Comme l’écrit ici Henri de Régnier, l’Académie française rassemble
« des personnalités représentant des valeurs intellectuelles et sociales
très diverses, hommes d’État, hommes d’Église, hommes de guerre y ont
toujours pris place auprès des hommes de Lettres, de façon à faire de
l’Académie une Assemblée composée des hautes notoriétés françaises ».

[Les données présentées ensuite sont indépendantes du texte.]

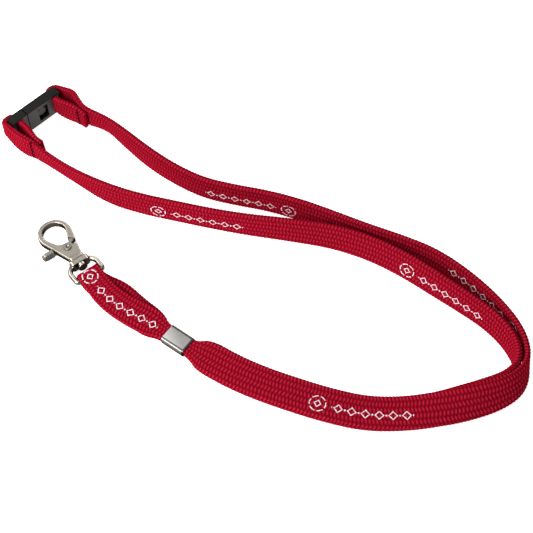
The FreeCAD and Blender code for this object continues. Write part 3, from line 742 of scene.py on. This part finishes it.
def motif_mask(n):
    """The white print: a dashed ring round a small diamond, then a row of open diamonds with dots."""
    spot = n.add("Attribute", attribute_name="motif")
    parts = n.add("SeparateXYZ")
    n.link(spot.outputs["Vector"], parts.inputs[0])
    x = n.math("MULTIPLY", parts.outputs[0], 1000)
    y = n.math("MULTIPLY", parts.outputs[1], 1000)
    y2 = n.math("MULTIPLY", y, y)
    off = n.math("ABSOLUTE", y)
    ring_x = n.math("SUBTRACT", x, RING_MIDDLE)
    bearing = n.math("ARCTAN2", y, ring_x)
    dashes = n.math("GREATER_THAN", n.math("COSINE", n.math("MULTIPLY", bearing, RING_DASHES)), DASH_CUT)
    ring = n.math("MULTIPLY", n.near(length_of(n, ring_x, y2), RING_R, RING_HALF), dashes)
    core = n.near(n.math("ADD", n.math("ABSOLUTE", ring_x), off), CORE_R, LINE_HALF)
    run = n.math("SUBTRACT", x, ROW_START)
    inside = n.math("MULTIPLY", n.math("GREATER_THAN", run, 0), n.math("LESS_THAN", run, ROW_LENGTH))
    cell = n.math("ABSOLUTE", n.math("SUBTRACT", n.math("MODULO", run, CELL), CELL / 2))
    diamond = n.near(n.math("ADD", cell, off), DIAMOND_R, LINE_HALF)
    dot = n.math("LESS_THAN", length_of(n, n.math("SUBTRACT", cell, CELL / 2), y2), DOT_R)
    row = n.math("MULTIPLY", inside, n.math("MAXIMUM", diamond, dot))
    any_part = n.math("MAXIMUM", n.math("MAXIMUM", ring, core), row)
    return n.math("MULTIPLY", any_part, n.math("GREATER_THAN", parts.outputs[2], 0.5))


def strap_material():
    n = Nodes("strap_red")
    height = n.add("Attribute", attribute_name="braid").outputs["Fac"]
    grid = n.add("Attribute", attribute_name="strap_uv").outputs["Vector"]
    wear = n.noise(grid, WEAR_SCALE, 4.0)
    fine = n.noise(grid, FINE_SCALE, 2.0)
    fibres = n.noise(grid, FIBRE_SCALE, 3.0)
    # Painted shade in the braid's gaps and a painted highlight on its bump tops, by bump height.
    colour = n.ramp(height, (0.0, GAP_SHADE_RED), (0.3, GAP_EDGE_SHADE_RED), (0.62, STRAP_RED), (1.0, BUMP_HIGHLIGHT_RED))
    colour = n.mix(n.math("MULTIPLY", wear, WEAR_SHARE), colour, WORN_RED)
    colour = n.mix(n.math("MULTIPLY", fibres, FIBRE_SHARE), colour, FIBRE_RED)
    cover = n.math("ADD", PRINT_COVER, n.math("MULTIPLY", height, 1 - PRINT_COVER))
    n.surface("Base Color", n.mix(n.math("MULTIPLY", motif_mask(n), cover), colour, PRINT_WHITE))
    n.surface("Roughness", 0.62)
    n.surface("Specular IOR Level", 0.0)
    detail = n.math("ADD", n.math("MULTIPLY", fibres, 0.5), n.math("MULTIPLY", fine, 0.5))
    n.surface("Normal", n.bump(detail, 0.35, 0.00012, n.bump(height, 0.5, 0.0004)))
    return n.material


def thread_material():
    n = Nodes("thread_dark")
    twist = n.noise(n.add("TexCoord").outputs["Object"], TWIST_SCALE)
    n.surface("Base Color", n.ramp(twist, (0.3, THREAD_DARK), (0.7, THREAD_LIGHT)))
    n.surface("Roughness", 0.8)
    n.surface("Specular IOR Level", 0.0)
    n.surface("Normal", n.bump(twist, 0.4, 0.0001))
    return n.material


def plastic_material():
    """Moulded plastic with a fine grain, and a dark line where plug and socket meet."""
    n = Nodes("buckle_plastic")
    coordinates = n.add("TexCoord").outputs["Object"]
    grain = n.noise(coordinates, GRAIN_SCALE, 4.0, 0.6)
    patch = n.noise(coordinates, PLASTIC_PATCH_SCALE, 3.0)
    colour = n.ramp(patch, (0.3, PLASTIC_DARK), (0.7, PLASTIC_LIGHT))
    along = n.slanted(coordinates, BUCKLE_CENTRE, BUCKLE_ANGLE)[0]
    joint = n.near(along, BUCKLE_JOINT, BUCKLE_JOINT_HALF)
    shine = n.math("ADD", 0.1, n.math("MULTIPLY", n.steepness(), 0.35))
    n.surface("Base Color", n.mix(joint, colour, JOINT_BLACK))
    n.surface("Roughness", n.spread(grain, 0.38, 0.62))
    n.surface("Specular IOR Level", n.math("MULTIPLY", shine, n.math("SUBTRACT", 1, joint)))
    n.surface("Normal", n.bump(grain, 0.25, 0.00012))
    return n.material


def crimp_lines(n, coordinates, colour):
    """Painted shade in lines along the sleeve's edges and across its end, and a painted highlight toward one
    corner.
    """
    along, across = n.slanted(coordinates, CRIMP_CENTRE, CRIMP_ANGLE)
    groove = n.near(n.math("ABSOLUTE", across), CRIMP_GROOVE, CRIMP_GROOVE_HALF)
    end = n.math("LESS_THAN", along, CRIMP_END)
    shine = n.math("ADD", n.math("MULTIPLY", across, SHINE_ACROSS), n.math("MULTIPLY", along, SHINE_ALONG))
    shine = n.math("ADD", shine, SHINE_MIDDLE, clamp=True)
    level = n.math("POWER", n.math("SUBTRACT", 1, n.steepness()), LEVEL_POWER)
    # The painted highlight, on level faces only.
    colour = n.mix(n.math("MULTIPLY", shine, level), colour, HIGHLIGHT_WHITE)
    # Painted shade along the long edges and painted shadow across the end.
    groove_shade = n.math("MULTIPLY", n.math("MAXIMUM", groove, end), GROOVE_SHARE)
    return n.mix(groove_shade, colour, GROOVE_SHADE_BLACK)


def metal_material(name, base, dark, side, low, high, reach=CREVICE_REACH, lines=False):
    """Plated metal with faint marks, a painted dark reflection on upright faces, and painted shade in narrow
    gaps.
    """
    n = Nodes(name)
    coordinates = n.add("TexCoord").outputs["Object"]
    marks = n.noise(coordinates, MARK_SCALE, 5.0, 0.6)
    patch = n.noise(coordinates, METAL_PATCH_SCALE, 2.0)
    crevice = n.add("AmbientOcclusion", samples=6)
    crevice.inputs["Distance"].default_value = reach
    shade = n.math("POWER", crevice.outputs["AO"], CREVICE_POWER)
    # A painted dark reflection on upright faces, standing in for the dark surroundings they would reflect.
    colour = n.mix(n.math("POWER", n.steepness(), SIDE_POWER), n.mix(patch, base, dark), side)
    if lines:
        colour = crimp_lines(n, coordinates, colour)
    # Painted shade in narrow gaps.
    n.surface("Base Color", n.mix(shade, CREVICE_SHADE_BLACK, colour))
    n.surface("Metallic", 1.0)
    n.surface("Specular Tint", METAL_TINT)
    n.surface("Roughness", n.spread(marks, low, high))
    n.surface("Normal", n.bump(marks, 0.12, 0.00008))
    return n.material


def paint(material, *nodes):
    for node in nodes:
        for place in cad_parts[node].material_slots:
            place.material = material


# ---------------------------------------------------------------- the scene
add_camera()
add_stage()
for light in LIGHTS:
    add_light(*light)
add_straps(strap_material(), thread_material())
paint(plastic_material(), "buckle_socket", "buckle_plug")
paint(metal_material("crimp_nickel", *CRIMP_TONES, CRIMP_REACH, lines=True), "crimp_sleeve")
hook_nickel = metal_material("hook_nickel", *HOOK_TONES)
paint(hook_nickel, "hook_body", "swivel_stem")
paint(metal_material("lever_nickel", *LEVER_TONES), "gate_lever", "lever_spring", "lever_rivet")
thick_eye(hook_nickel)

Il aurait pu y ajouter les sciences, illustrées notamment par trois importants
manuscrits de Louis Pasteur sur la rage, Henri Poincaré sur
La Dynamique
de l’Électron
, et Louis de Broglie présentant son livre
Matière et Lumière
.
À travers lettres, manuscrits et documents, c’est l’histoire de l’Académie
qui s’écrit dans ces pages, jusque dans les années 1980 et l’élection du
premier étranger avec Julien Green, et de la première académicienne avec
Marguerite Yourcenar.
Des non-académiciens les accompagnent, comme Stendhal à la
recherche du bonheur, ou Flaubert plongé dans l’écriture de
Madame
Bovary
, sans oublier la très intéressante correspondance de Marcel Proust
à Robert de Flers, son condisciple du lycée Condorcet, qui demeurera un
ami et un appui fidèle ; Proust évoqué aussi par le recueil où une centaine
d’écrivains répondent au fameux « Questionnaire de Proust ».